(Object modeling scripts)
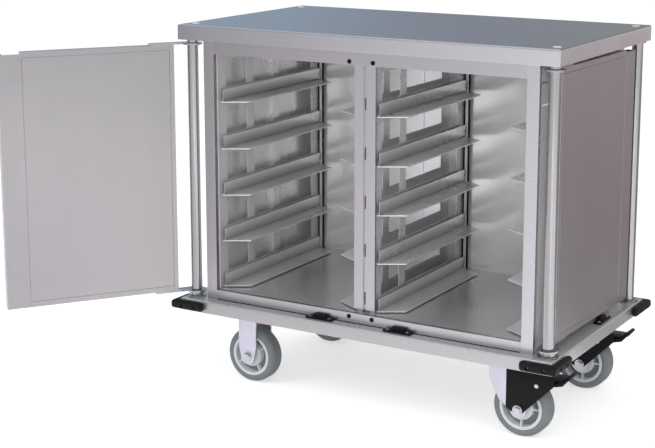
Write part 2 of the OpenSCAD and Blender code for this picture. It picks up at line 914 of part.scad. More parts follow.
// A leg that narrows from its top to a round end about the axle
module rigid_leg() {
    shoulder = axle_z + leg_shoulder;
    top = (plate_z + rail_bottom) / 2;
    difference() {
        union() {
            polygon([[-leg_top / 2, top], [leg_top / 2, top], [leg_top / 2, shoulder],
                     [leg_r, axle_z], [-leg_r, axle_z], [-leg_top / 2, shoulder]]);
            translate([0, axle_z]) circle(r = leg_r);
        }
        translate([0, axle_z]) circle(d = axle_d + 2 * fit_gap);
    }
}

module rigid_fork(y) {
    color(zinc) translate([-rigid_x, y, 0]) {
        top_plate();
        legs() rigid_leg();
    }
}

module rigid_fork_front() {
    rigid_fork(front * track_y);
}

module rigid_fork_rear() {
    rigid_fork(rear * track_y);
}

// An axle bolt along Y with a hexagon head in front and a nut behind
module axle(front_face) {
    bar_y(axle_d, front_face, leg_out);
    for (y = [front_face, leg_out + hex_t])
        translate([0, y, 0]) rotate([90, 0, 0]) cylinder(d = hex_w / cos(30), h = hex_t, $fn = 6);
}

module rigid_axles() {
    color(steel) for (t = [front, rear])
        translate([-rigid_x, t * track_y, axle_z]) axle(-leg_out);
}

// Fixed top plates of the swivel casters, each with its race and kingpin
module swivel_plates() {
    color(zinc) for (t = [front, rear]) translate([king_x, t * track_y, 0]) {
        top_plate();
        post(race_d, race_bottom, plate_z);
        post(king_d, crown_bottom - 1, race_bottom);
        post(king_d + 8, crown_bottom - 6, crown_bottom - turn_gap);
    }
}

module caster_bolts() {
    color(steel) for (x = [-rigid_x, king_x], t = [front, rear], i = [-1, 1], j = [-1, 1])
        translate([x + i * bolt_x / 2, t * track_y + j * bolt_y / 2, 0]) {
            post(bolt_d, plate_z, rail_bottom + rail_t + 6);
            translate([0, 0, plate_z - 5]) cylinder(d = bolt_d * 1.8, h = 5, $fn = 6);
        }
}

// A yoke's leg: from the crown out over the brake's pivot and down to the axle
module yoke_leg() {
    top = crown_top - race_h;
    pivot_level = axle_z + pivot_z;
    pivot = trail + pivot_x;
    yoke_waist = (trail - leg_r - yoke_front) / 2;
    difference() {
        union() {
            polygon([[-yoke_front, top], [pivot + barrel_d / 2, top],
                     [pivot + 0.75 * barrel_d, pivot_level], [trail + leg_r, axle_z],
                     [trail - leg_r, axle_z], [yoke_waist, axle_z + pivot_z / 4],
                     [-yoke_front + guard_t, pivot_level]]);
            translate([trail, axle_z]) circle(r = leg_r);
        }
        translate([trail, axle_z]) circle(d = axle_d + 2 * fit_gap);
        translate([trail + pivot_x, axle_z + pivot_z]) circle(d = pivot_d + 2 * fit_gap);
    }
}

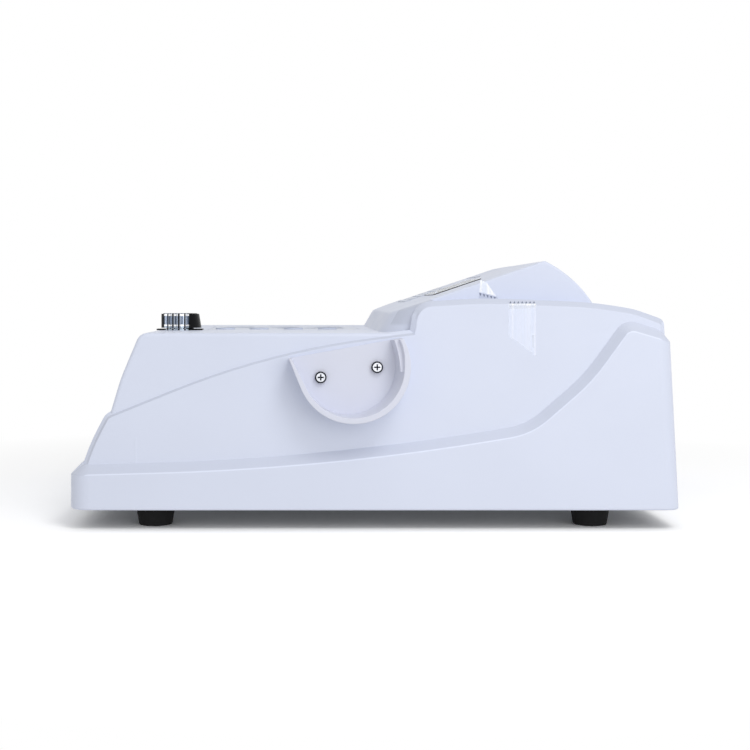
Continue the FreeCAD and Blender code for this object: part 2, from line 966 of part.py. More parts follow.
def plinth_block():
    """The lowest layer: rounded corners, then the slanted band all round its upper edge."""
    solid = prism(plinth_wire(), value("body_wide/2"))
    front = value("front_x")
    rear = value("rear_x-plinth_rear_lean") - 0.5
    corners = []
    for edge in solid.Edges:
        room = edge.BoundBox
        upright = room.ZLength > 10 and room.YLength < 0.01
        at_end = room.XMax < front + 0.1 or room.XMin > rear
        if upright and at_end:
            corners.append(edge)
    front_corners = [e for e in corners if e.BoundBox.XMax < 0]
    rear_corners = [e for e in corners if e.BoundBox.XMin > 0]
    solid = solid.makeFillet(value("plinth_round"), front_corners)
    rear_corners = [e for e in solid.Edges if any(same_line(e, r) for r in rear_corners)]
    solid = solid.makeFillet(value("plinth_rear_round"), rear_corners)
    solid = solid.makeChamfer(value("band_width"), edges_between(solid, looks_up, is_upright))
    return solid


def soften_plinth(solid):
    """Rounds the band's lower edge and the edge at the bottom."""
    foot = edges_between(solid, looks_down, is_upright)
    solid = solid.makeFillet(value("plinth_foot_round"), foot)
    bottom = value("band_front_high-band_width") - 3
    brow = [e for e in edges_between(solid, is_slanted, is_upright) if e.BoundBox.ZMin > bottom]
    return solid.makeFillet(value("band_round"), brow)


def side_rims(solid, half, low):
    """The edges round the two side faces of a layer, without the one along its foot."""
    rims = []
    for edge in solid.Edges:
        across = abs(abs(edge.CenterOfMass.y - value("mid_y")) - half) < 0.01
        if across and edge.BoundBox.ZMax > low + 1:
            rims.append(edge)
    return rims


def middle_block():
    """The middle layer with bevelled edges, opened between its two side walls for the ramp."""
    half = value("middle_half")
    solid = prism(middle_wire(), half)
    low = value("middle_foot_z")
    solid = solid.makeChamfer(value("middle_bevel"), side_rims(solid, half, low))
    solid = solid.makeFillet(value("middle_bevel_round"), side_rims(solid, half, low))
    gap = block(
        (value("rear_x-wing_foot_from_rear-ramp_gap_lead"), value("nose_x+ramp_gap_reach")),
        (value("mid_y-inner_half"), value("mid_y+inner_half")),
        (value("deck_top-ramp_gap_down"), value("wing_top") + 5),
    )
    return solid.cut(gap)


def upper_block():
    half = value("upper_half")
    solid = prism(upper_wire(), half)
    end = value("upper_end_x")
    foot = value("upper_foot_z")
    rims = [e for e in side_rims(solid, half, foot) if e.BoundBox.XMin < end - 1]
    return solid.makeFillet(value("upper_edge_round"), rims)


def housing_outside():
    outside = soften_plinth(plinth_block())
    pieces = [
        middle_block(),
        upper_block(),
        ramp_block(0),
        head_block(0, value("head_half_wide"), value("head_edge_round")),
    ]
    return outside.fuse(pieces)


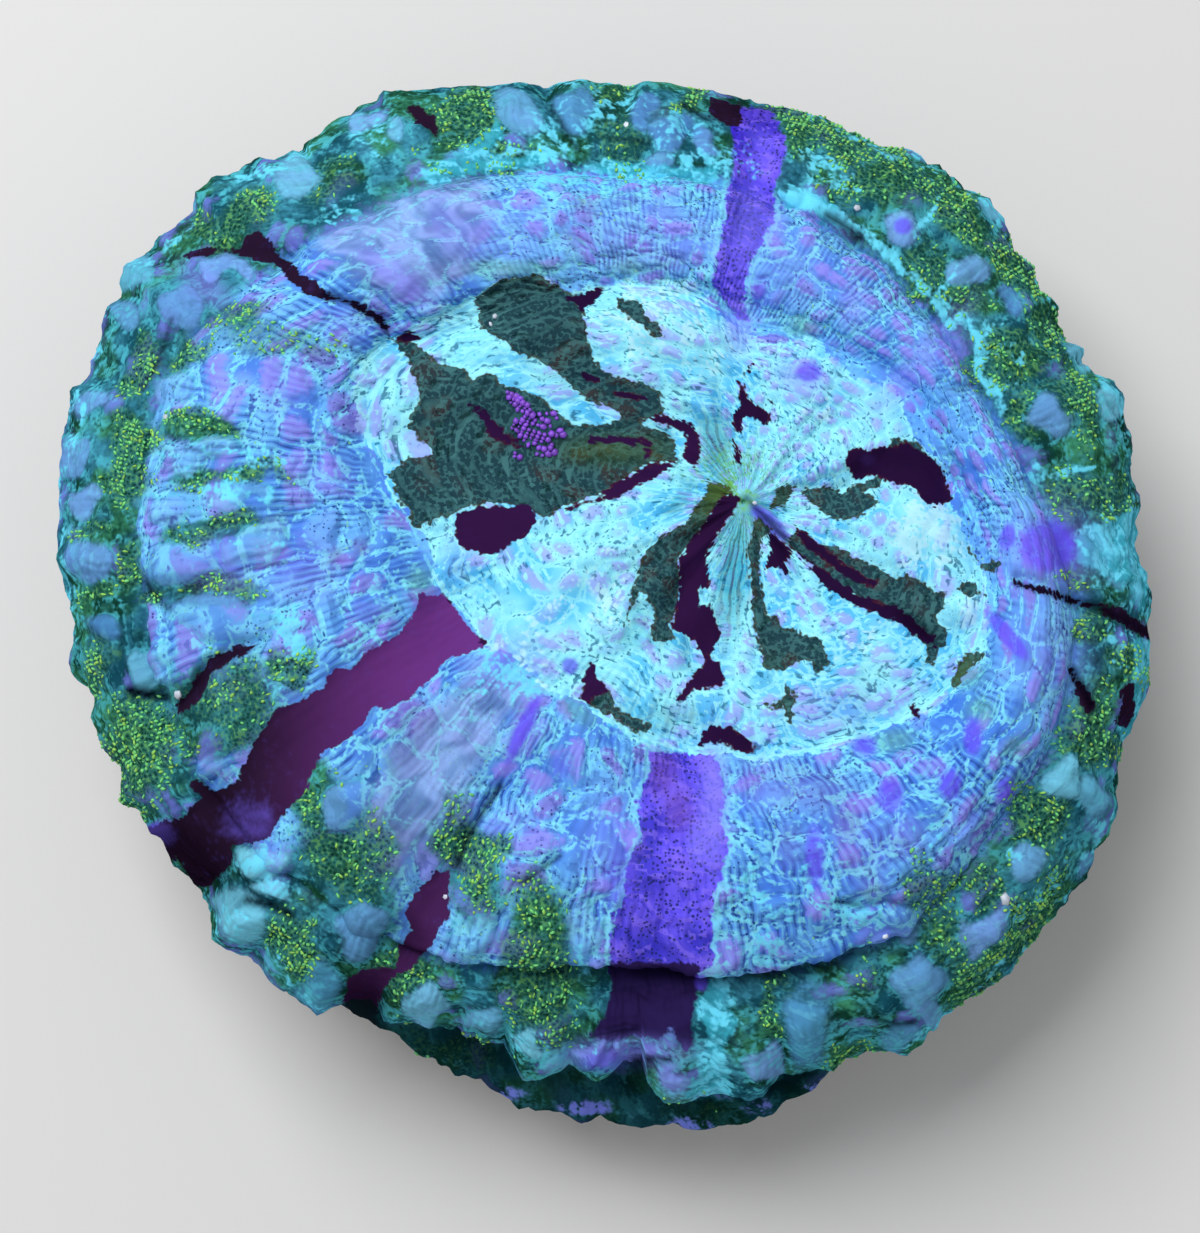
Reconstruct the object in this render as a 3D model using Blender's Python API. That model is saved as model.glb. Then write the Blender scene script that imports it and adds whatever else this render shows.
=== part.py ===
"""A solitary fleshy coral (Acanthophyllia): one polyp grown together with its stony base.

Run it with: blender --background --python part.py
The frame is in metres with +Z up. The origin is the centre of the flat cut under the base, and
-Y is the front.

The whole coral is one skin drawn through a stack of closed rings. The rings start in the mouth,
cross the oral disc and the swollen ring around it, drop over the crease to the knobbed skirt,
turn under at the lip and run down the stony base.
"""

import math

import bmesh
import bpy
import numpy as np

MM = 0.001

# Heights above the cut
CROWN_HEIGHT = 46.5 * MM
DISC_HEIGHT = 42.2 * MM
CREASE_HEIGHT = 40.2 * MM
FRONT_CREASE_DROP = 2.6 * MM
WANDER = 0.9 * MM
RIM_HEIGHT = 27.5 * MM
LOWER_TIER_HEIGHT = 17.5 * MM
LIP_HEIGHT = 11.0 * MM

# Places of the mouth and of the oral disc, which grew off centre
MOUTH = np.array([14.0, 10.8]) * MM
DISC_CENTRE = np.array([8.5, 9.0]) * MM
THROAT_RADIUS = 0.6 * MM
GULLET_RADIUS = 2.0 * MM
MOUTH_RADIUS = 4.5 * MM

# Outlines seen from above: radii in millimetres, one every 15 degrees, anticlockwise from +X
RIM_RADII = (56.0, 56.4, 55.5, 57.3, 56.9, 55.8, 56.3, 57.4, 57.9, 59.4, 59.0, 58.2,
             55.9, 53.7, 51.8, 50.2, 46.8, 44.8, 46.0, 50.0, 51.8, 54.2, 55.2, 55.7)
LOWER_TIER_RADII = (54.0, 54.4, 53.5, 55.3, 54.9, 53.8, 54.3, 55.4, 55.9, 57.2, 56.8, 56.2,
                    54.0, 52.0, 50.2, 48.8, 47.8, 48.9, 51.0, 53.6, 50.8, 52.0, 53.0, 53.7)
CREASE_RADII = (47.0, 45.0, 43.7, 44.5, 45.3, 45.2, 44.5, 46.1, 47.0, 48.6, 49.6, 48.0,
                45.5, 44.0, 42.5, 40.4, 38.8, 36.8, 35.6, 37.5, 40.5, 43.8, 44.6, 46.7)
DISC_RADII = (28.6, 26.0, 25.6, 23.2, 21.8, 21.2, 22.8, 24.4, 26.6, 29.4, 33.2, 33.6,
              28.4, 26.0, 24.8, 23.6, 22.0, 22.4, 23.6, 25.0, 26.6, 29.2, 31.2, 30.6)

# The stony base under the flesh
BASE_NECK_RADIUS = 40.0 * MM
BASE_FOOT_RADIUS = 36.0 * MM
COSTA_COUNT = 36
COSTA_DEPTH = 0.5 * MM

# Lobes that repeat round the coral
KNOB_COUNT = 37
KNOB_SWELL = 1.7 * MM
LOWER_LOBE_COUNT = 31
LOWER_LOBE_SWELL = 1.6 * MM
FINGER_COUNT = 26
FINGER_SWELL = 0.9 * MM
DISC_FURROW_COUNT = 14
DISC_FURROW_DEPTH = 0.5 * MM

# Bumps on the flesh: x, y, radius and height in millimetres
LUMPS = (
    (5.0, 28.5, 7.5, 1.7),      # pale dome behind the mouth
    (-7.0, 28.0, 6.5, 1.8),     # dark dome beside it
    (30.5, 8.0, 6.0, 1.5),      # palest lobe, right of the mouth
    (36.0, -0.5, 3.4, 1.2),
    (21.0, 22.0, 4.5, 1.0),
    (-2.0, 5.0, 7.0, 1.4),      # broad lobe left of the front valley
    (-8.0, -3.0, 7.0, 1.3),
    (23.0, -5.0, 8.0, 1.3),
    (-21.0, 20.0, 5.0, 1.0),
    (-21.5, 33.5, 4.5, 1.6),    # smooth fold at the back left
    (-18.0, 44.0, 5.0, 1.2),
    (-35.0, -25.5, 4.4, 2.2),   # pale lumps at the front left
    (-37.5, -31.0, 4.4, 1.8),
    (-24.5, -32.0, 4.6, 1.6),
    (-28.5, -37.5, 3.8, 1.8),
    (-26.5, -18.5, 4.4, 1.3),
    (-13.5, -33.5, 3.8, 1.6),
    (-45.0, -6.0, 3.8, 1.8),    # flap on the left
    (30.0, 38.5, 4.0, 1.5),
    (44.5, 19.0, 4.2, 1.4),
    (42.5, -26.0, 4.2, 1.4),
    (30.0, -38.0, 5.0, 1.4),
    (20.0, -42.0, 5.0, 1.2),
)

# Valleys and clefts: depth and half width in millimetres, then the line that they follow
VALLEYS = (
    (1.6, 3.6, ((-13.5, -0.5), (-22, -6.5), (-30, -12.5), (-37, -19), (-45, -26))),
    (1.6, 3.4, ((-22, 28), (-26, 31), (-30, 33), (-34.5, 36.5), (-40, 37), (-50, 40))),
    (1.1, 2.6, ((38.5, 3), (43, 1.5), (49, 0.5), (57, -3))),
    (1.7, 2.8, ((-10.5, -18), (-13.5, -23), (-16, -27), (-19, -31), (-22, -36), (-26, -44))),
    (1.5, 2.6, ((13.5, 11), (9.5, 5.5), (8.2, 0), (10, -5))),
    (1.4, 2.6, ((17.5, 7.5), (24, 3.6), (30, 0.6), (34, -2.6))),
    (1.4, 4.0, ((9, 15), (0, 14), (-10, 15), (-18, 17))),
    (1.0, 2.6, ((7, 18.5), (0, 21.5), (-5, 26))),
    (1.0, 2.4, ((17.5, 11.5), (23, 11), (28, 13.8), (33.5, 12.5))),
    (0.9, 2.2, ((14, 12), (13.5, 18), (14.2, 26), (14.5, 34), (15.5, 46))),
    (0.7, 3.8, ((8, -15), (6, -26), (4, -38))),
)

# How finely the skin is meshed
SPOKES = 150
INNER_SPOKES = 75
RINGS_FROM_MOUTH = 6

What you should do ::
The records are above. How many lines in them contain the word "More"? Give the number alone.

Response to this task ::
2